**Work instructions:** Will you quote precisely the lines that run from the top of the material below to the line containing "RAIL_H = FROM_BOLT[1]", both ends included?

**Data lines:**
.....

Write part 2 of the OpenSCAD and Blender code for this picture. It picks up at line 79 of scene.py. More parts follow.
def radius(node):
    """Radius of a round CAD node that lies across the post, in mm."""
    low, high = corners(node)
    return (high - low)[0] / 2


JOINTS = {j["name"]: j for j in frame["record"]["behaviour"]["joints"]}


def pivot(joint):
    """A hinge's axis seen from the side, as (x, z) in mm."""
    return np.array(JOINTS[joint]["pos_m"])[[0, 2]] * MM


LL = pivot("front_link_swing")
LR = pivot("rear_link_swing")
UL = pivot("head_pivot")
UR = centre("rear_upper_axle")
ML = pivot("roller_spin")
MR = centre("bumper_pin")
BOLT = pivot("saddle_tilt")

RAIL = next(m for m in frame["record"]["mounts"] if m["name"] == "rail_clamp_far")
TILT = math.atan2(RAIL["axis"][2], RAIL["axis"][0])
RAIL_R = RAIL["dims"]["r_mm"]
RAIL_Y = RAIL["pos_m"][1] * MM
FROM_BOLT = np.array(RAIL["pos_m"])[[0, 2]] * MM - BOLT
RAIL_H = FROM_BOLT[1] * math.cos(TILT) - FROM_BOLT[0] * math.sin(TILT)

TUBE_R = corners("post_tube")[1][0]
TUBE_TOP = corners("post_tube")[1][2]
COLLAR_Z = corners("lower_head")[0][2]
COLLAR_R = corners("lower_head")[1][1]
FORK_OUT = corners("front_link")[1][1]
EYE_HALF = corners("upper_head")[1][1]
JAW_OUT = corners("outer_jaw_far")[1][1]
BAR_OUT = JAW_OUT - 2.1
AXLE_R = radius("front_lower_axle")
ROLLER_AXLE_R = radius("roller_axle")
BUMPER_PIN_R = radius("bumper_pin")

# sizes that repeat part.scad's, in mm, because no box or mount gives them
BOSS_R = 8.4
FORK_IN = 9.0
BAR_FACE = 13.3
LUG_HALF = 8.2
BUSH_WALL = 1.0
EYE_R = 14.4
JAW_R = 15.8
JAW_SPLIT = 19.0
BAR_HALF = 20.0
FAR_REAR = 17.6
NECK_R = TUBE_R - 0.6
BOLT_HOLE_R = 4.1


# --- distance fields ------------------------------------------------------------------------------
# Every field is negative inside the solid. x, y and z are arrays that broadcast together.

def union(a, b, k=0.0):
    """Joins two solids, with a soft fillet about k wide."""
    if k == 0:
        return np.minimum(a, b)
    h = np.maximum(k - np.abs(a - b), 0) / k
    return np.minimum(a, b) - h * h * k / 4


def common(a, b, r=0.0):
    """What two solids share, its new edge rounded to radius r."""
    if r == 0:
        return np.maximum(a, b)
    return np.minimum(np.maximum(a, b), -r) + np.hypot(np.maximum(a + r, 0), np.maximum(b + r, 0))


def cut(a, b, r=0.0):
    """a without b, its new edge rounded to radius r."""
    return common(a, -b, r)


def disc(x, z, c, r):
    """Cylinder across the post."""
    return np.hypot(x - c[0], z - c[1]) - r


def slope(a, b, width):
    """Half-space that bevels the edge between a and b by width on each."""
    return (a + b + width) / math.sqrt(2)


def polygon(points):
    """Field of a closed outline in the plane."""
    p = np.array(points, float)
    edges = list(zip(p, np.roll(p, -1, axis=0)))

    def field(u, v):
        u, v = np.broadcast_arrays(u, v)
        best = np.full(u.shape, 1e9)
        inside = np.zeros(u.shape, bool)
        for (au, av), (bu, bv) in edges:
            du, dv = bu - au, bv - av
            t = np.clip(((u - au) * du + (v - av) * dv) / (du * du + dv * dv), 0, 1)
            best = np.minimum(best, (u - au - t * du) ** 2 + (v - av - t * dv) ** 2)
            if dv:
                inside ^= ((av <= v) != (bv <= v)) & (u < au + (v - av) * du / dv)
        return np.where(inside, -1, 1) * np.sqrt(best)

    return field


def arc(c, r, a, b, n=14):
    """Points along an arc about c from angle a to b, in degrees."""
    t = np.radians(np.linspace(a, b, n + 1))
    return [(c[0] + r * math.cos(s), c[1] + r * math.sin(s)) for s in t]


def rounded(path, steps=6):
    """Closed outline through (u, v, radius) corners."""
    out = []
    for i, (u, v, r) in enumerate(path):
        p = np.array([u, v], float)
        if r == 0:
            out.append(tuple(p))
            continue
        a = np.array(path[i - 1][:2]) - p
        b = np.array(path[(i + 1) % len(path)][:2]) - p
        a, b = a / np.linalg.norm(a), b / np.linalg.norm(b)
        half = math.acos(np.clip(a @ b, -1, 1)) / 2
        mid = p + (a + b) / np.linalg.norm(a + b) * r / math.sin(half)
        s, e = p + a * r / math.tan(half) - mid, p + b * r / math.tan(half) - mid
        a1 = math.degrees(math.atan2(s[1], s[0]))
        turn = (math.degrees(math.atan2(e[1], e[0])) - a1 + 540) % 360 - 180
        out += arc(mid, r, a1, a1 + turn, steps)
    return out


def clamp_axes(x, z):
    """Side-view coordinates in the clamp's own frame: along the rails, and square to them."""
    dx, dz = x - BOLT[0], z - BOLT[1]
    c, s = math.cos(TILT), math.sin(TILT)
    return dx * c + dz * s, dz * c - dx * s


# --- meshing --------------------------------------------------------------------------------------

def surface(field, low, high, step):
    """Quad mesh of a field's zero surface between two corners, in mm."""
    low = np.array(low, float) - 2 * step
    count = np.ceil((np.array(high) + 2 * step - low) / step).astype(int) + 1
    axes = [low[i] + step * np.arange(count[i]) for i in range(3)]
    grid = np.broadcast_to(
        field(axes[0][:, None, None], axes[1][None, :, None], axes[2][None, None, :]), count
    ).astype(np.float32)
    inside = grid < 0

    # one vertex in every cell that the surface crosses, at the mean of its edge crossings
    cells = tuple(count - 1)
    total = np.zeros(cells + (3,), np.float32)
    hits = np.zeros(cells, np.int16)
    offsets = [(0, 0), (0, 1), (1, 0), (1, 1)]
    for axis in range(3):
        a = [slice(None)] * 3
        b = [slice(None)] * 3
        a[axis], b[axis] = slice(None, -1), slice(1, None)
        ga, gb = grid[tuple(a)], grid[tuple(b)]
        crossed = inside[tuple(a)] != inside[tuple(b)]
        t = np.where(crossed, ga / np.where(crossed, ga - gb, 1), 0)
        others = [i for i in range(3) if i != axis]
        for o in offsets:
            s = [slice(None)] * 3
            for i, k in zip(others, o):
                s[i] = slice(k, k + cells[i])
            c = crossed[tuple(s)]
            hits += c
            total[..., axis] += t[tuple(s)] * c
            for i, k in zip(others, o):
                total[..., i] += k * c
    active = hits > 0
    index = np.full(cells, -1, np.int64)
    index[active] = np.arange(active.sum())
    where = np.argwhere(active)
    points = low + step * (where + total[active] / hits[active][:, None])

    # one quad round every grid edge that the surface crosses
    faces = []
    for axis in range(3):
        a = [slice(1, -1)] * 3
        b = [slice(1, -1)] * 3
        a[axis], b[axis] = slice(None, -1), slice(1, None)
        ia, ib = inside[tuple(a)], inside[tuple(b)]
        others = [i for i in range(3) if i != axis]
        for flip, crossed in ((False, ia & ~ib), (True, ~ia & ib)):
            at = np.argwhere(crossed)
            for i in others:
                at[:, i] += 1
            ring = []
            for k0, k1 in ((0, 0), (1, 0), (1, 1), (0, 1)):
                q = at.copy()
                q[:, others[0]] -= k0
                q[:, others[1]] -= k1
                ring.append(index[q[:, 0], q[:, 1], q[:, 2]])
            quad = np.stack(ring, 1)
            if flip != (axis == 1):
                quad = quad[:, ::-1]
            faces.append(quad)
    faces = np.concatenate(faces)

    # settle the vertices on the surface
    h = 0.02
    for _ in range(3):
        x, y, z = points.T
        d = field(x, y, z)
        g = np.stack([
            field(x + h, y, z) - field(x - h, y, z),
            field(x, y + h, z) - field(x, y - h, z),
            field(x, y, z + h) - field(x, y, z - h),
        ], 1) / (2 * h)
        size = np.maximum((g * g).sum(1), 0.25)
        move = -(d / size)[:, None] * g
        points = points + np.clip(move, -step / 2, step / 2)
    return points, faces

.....

**Solved problem:**
Write part 2 of the OpenSCAD and Blender code for this picture. It picks up at line 79 of scene.py. More parts follow.
def radius(node):
    """Radius of a round CAD node that lies across the post, in mm."""
    low, high = corners(node)
    return (high - low)[0] / 2


JOINTS = {j["name"]: j for j in frame["record"]["behaviour"]["joints"]}


def pivot(joint):
    """A hinge's axis seen from the side, as (x, z) in mm."""
    return np.array(JOINTS[joint]["pos_m"])[[0, 2]] * MM


LL = pivot("front_link_swing")
LR = pivot("rear_link_swing")
UL = pivot("head_pivot")
UR = centre("rear_upper_axle")
ML = pivot("roller_spin")
MR = centre("bumper_pin")
BOLT = pivot("saddle_tilt")

RAIL = next(m for m in frame["record"]["mounts"] if m["name"] == "rail_clamp_far")
TILT = math.atan2(RAIL["axis"][2], RAIL["axis"][0])
RAIL_R = RAIL["dims"]["r_mm"]
RAIL_Y = RAIL["pos_m"][1] * MM
FROM_BOLT = np.array(RAIL["pos_m"])[[0, 2]] * MM - BOLT
RAIL_H = FROM_BOLT[1] * math.cos(TILT) - FROM_BOLT[0] * math.sin(TILT)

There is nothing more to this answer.